Had Matthews argued carefully on a broader point that bipartisan friendship is ineffective at improving the political system, this problem would not obtain. Yet his immediate leap to narrow partisan point of view, the poor quality scholarship (even by op-ed standards) and his epistemic unfairness on the very topic of friendship with political rivals combines uncharitability with irony to make it strongly exclusionary. The article heavily contradicts Ozymandias’ recommendations for welcoming conservatives in EA, although that was posted only yesterday. And we should recall that Matthews once wrote an article that indicated negative attitudes towards the prevalence of whites in EA—it is reminiscent of some of the attitudes sampled by Fowler et al and Schaffner et al. This looks like a double standard. Of course, some people believe that racial issues should be held to different standards based on the history of a particular race. But even if you take that view, it should only apply to institutional questions of whole racial communities which are intrinsically connected with racial history. When we are working with small teleological communities and individual people who have far more relevant characteristics beyond their racial identity, we need to remember to treat them as such.

And lastly, what is Matthews trying to achieve with this article? Are people spending lots of time and money trying to make friends with political enemies just for the sake of fixing America? The nominal rationale for making this argument—that it will save young altruists from expending lots of time and effort on these civic duties—seems specious given how rare of a phenomenon that actually is.

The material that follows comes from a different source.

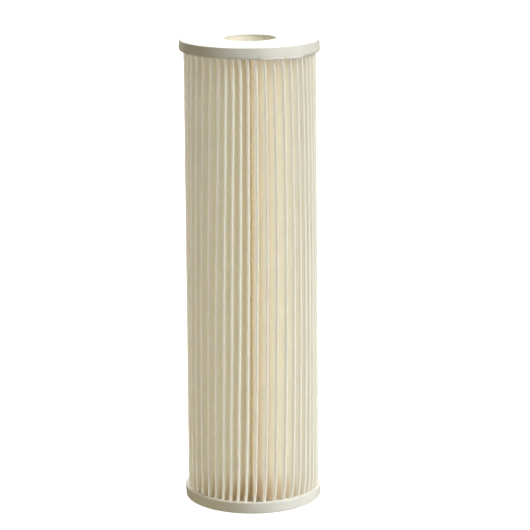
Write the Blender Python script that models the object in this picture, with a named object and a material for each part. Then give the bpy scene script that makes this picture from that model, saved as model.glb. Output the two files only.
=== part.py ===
"""Pleated filter cartridge: a perforated core inside a ring of pleated fabric, closed by two ring end caps.

The cartridge stands on its lower end cap. The origin is the centre of that cap's outer face and +Z runs up the
axis. The sheet's side seam is on the +Y side. Lengths are in metres.
"""

import math

import bmesh
import bpy
from mathutils import Vector

# Overall
LENGTH = 0.24765
FIT_GAP = 0.0003

# End caps: turned rings, outer face down on the lower one and up on the upper one
CAP_HEIGHT = 0.0065
CAP_FACE_RADIUS = 0.0363
CAP_EDGE_RADIUS = 0.0367
CAP_RIM_FILLET = 0.0008
CAP_SKIRT = 0.0011
CAP_WEB = 0.0022
CAP_LIP = 0.0007
LAND_RADIUS = 0.0272
LAND_HEIGHT = 0.0003
BORE_RADIUS = 0.0137
CAP_SEGMENTS = 56

# Core tube: eight columns of windows
CORE_INNER_RADIUS = 0.0139
CORE_WALL = 0.0019
CORE_COLUMNS = 8
CORE_RIB_ANGLE = math.radians(14)
WINDOW_ROWS = 49
WINDOW_PITCH = 0.0047
WINDOW_HEIGHT = 0.0029

# Pleated sheet
PLEATS = 46
CREST_RADIUS = 0.0347
FOLD_RADIUS = 0.0173
SHEET_THICKNESS = 0.0006
BEND_RADIUS = 0.00045
BEND_STEPS = 3
SEAM_ANGLE = math.radians(90)
SEAM_THICKNESS = 0.0005
SEAM_INNER_RADIUS = 0.0222

# Sealing compound: a trough in each cap that the sheet's end stands in
TROUGH_FLOOR = 0.0014
TROUGH_OUTER_LIP = 0.0004
TROUGH_PROUD = 0.0003
TROUGH_SEGMENTS = 40

# Worked out from the sizes above
CORE_OUTER_RADIUS = CORE_INNER_RADIUS + CORE_WALL
CORE_END = CAP_LIP + FIT_GAP
SKIRT_INNER_RADIUS = CAP_EDGE_RADIUS - CAP_SKIRT
TROUGH_BASE = CAP_WEB + FIT_GAP
TROUGH_OUTER_RADIUS = SKIRT_INNER_RADIUS - FIT_GAP
TROUGH_INNER_RADIUS = CORE_OUTER_RADIUS + FIT_GAP
TROUGH_INNER_LIP = FOLD_RADIUS - FIT_GAP - TROUGH_INNER_RADIUS
SHEET_END = TROUGH_BASE + TROUGH_FLOOR + FIT_GAP
BEND_REACH = BEND_RADIUS * math.cos(math.pi / (2 * BEND_STEPS)) + SHEET_THICKNESS / 2


def clear_scene():
    """Removes every object that the file opened with."""
    for obj in list(bpy.data.objects):
        bpy.data.objects.remove(obj, do_unlink=True)


def plain_material(name, colour, roughness):
    """A non-metallic Principled material of one colour."""
    material = bpy.data.materials.new(name)
    material.use_nodes = True
    shader = material.node_tree.nodes["Principled BSDF"]
    shader.inputs["Base Color"].default_value = (*colour, 1.0)
    shader.inputs["Roughness"].default_value = roughness
    shader.inputs["Metallic"].default_value = 0.0
    return material


def object_from(name, mesh_in_making, material, smooth_angle=30.0):
    """Turns a bmesh into a named object with its material, smooth except at edges sharper than the angle."""
    mesh = bpy.data.meshes.new(name)
    mesh_in_making.to_mesh(mesh)
    mesh_in_making.free()
    mesh.shade_smooth()
    mesh.set_sharp_from_angle(angle=math.radians(smooth_angle))
    mesh.materials.append(material)
    obj = bpy.data.objects.new(name, mesh)
    bpy.context.scene.collection.objects.link(obj)
    return obj


def fillet(corner, start, end, steps):
    """Points of the quarter ellipse that rounds a corner, from start to end, where both lie on its two sides."""
    corner, start, end = Vector(corner), Vector(start), Vector(end)
    centre = start + end - corner
    return [
        tuple(centre + (start - centre) * math.cos(t) + (end - centre) * math.sin(t))
        for t in (math.pi / 2 * i / steps for i in range(steps + 1))
    ]


def turned_ring(name, outline, segments, material):
    """Spins a closed outline of (radius, height) points once round the Z axis."""
    made = bmesh.new()
    points = [made.verts.new((radius, 0.0, height)) for radius, height in outline]
    sides = [made.edges.new((a, b)) for a, b in zip(points, points[1:] + points[:1])]
    bmesh.ops.spin(
        made,
        geom=points + sides,
        cent=(0.0, 0.0, 0.0),
        axis=(0.0, 0.0, 1.0),
        angle=2 * math.pi,
        steps=segments,
        use_merge=True,
    )
    bmesh.ops.recalc_face_normals(made, faces=made.faces)
    return object_from(name, made, material)


def standing_at(outline, upper):
    """The outline as drawn for the lower end, or turned over for the upper end."""
    return [(radius, LENGTH - height) for radius, height in outline] if upper else outline


def end_cap(name, upper, material):
    """A shallow pan: outer face with a raised sealing land, filleted rim, skirt, web and a lip under the core."""
    face = LAND_HEIGHT
    outline = [
        (BORE_RADIUS, 0.0),
        (LAND_RADIUS, 0.0),
        (LAND_RADIUS + LAND_HEIGHT, face),
        *fillet(
            corner=(CAP_FACE_RADIUS, face),
            start=(CAP_FACE_RADIUS - CAP_RIM_FILLET, face),
            end=(CAP_FACE_RADIUS, face + CAP_RIM_FILLET),
            steps=3,
        ),
        (CAP_EDGE_RADIUS, CAP_HEIGHT),
        (SKIRT_INNER_RADIUS, CAP_HEIGHT),
        (SKIRT_INNER_RADIUS, CAP_WEB),
        (TROUGH_INNER_RADIUS, CAP_WEB),
        (TROUGH_INNER_RADIUS, CAP_LIP),
        (BORE_RADIUS, CAP_LIP),
    ]
    return turned_ring(name, standing_at(outline, upper), CAP_SEGMENTS, material)


def potting(name, upper, material):
    """A trough of cured compound. Its outer lip stands a little proud of the cap's skirt."""
    floor = TROUGH_BASE + TROUGH_FLOOR
    outer_wall = TROUGH_OUTER_RADIUS - TROUGH_OUTER_LIP
    inner_wall = TROUGH_INNER_RADIUS + TROUGH_INNER_LIP
    outline = [
        (TROUGH_INNER_RADIUS, TROUGH_BASE),
        (TROUGH_OUTER_RADIUS, TROUGH_BASE),
        (TROUGH_OUTER_RADIUS, CAP_HEIGHT + TROUGH_PROUD),
        (outer_wall, CAP_HEIGHT + TROUGH_PROUD),
        (outer_wall, floor),
        (inner_wall, floor),
        (inner_wall, CAP_HEIGHT),
        (TROUGH_INNER_RADIUS, CAP_HEIGHT),
    ]
    return turned_ring(name, standing_at(outline, upper), TROUGH_SEGMENTS, material)


def core_tube(material):
    """A tube with columns of windows: a wall of quads with the windows left open, given its thickness inwards."""
    half_rib = CORE_RIB_ANGLE / 2
    column = 2 * math.pi / CORE_COLUMNS
    angles = [column * i + side * half_rib for i in range(CORE_COLUMNS) for side in (-1, 1)]
    first_window = (LENGTH - (WINDOW_ROWS - 1) * WINDOW_PITCH - WINDOW_HEIGHT) / 2
    heights = [CORE_END]
    for row in range(WINDOW_ROWS):
        sill = first_window + row * WINDOW_PITCH
        heights += [sill, sill + WINDOW_HEIGHT]
    heights.append(LENGTH - CORE_END)

    made = bmesh.new()
    rings = [
        [
            made.verts.new((CORE_OUTER_RADIUS * math.cos(a), CORE_OUTER_RADIUS * math.sin(a), z))
            for a in angles
        ]
        for z in heights
    ]
    for level in range(len(heights) - 1):
        between_bars = level % 2 == 1
        for i in range(len(angles)):
            between_ribs = i % 2 == 1
            if between_bars and between_ribs:
                continue
            j = (i + 1) % len(angles)
            low, high = rings[level], rings[level + 1]
            made.faces.new((low[i], low[j], high[j], high[i]))
    tube = object_from("core_tube", made, material)
    wall = tube.modifiers.new("wall", "SOLIDIFY")
    wall.thickness = CORE_WALL
    wall.offset = -1.0
    wall.use_even_offset = True
    return tube


def polar(radius, angle):
    return Vector((radius * math.cos(angle), radius * math.sin(angle)))


def bend(centre, outward, turning, steps):
    """Points of a half circle about centre, over its outward side. An odd number of steps leaves a flat there."""
    side = turning * Vector((-outward.y, outward.x))
    return [
        centre - BEND_RADIUS * (side * math.cos(t) - outward * math.sin(t))
        for t in (math.pi * i / steps for i in range(steps + 1))
    ]


def pleat_line():
    """Middle line of the sheet seen from above, from one edge at the seam, round every pleat, to the other edge."""
    pitch = 2 * math.pi / PLEATS
    crest_centre = CREST_RADIUS - BEND_REACH
    fold_centre = FOLD_RADIUS + BEND_REACH
    seam_side = SEAM_THICKNESS / 2 + FIT_GAP + SHEET_THICKNESS / 2
    seam_out = polar(1.0, SEAM_ANGLE)
    seam_across = Vector((-seam_out.y, seam_out.x))
    edge = CREST_RADIUS * seam_out

    line = [edge + seam_side * seam_across]
    for i in range(PLEATS):
        fold = SEAM_ANGLE + (i + 0.5) * pitch
        line += bend(polar(fold_centre, fold), -polar(1.0, fold), -1, BEND_STEPS)
        if i < PLEATS - 1:
            crest = SEAM_ANGLE + (i + 1) * pitch
            line += bend(polar(crest_centre, crest), polar(1.0, crest), 1, BEND_STEPS)
    line.append(edge - seam_side * seam_across)
    return line


def pleated_media(material):
    """The pleated sheet: its middle line drawn up into a wall, then given the fabric's thickness on both sides."""
    made = bmesh.new()
    low = [made.verts.new((p.x, p.y, SHEET_END)) for p in pleat_line()]
    bottom = [made.edges.new(pair) for pair in zip(low, low[1:])]
    drawn = bmesh.ops.extrude_edge_only(made, edges=bottom)
    top = [v for v in drawn["geom"] if isinstance(v, bmesh.types.BMVert)]
    bmesh.ops.translate(made, verts=top, vec=(0.0, 0.0, LENGTH - 2 * SHEET_END))
    bmesh.ops.recalc_face_normals(made, faces=made.faces)
    sheet = object_from("pleated_media", made, material, smooth_angle=60.0)
    fabric = sheet.modifiers.new("fabric", "SOLIDIFY")
    fabric.thickness = SHEET_THICKNESS
    fabric.offset = 0.0
    fabric.use_even_offset = True
    return sheet


def media_seam(material):
    """The strip of adhesive that joins the sheet's two edges, face to face, from cap to cap."""
    made = bmesh.new()
    bmesh.ops.create_cube(made, size=1.0)
    radial = CREST_RADIUS - FIT_GAP - SEAM_INNER_RADIUS
    bmesh.ops.scale(made, verts=made.verts, vec=(radial, SEAM_THICKNESS, LENGTH - 2 * SHEET_END))
    bmesh.ops.translate(made, verts=made.verts, vec=(SEAM_INNER_RADIUS + radial / 2, 0.0, LENGTH / 2))
    strip = object_from("media_seam", made, material)
    strip.rotation_euler.z = SEAM_ANGLE
    return strip


def main():
    clear_scene()
    cap_white = plain_material("white_cast_vinyl", (0.83, 0.83, 0.80), 0.42)
    compound = plain_material("cured_sealing_compound", (0.86, 0.85, 0.81), 0.35)
    end_cap("bottom_end_cap", upper=False, material=cap_white)
    end_cap("top_end_cap", upper=True, material=cap_white)
    potting("bottom_potting", upper=False, material=compound)
    potting("top_potting", upper=True, material=compound)
    core_tube(plain_material("moulded_natural_polypropylene", (0.78, 0.72, 0.58), 0.45))
    pleated_media(plain_material("spunbond_polyester", (0.80, 0.75, 0.62), 0.85))
    media_seam(plain_material("hot_melt_adhesive", (0.82, 0.76, 0.58), 0.30))


main()
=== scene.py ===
"""Looks of a pleated filter cartridge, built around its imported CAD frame.

The cartridge stands on its lower cap, +Z up its axis, with its side seam at the back (+Y). Angles called
azimuths are seen from above, start at the front (-Y) and grow to the right (+X). Lengths are in metres.
"""

import logging
import math
from dataclasses import dataclass, field
from enum import Enum

import bpy
import numpy as np
from mathutils import Matrix, Vector
from numpy.typing import NDArray


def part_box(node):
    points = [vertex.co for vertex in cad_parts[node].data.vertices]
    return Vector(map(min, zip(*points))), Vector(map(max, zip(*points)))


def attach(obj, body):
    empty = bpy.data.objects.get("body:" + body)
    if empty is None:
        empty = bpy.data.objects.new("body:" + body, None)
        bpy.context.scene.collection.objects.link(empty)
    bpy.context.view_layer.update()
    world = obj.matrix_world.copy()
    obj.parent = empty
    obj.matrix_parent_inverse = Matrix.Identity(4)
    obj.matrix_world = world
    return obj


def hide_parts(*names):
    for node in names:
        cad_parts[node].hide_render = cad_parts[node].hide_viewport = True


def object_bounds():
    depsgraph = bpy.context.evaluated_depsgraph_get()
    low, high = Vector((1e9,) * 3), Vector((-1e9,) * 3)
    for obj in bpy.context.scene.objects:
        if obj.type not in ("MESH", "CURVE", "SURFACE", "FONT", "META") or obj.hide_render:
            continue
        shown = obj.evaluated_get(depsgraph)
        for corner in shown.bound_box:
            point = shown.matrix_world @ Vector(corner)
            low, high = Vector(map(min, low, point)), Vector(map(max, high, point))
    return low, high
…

The article got minimal attention on social media, and I’m probably making conservatives feel worse about EA overall by bringing it to their attention. And it probably seems weird that I’ve spent so much time and effort analyzing a relatively unnoticed op-ed from a journalist. But I think it’s important to set a clear early example for what sorts of behaviors are considered good or bad, and to build trust that some of us are monitoring this stuff and holding it to serious epistemic standards.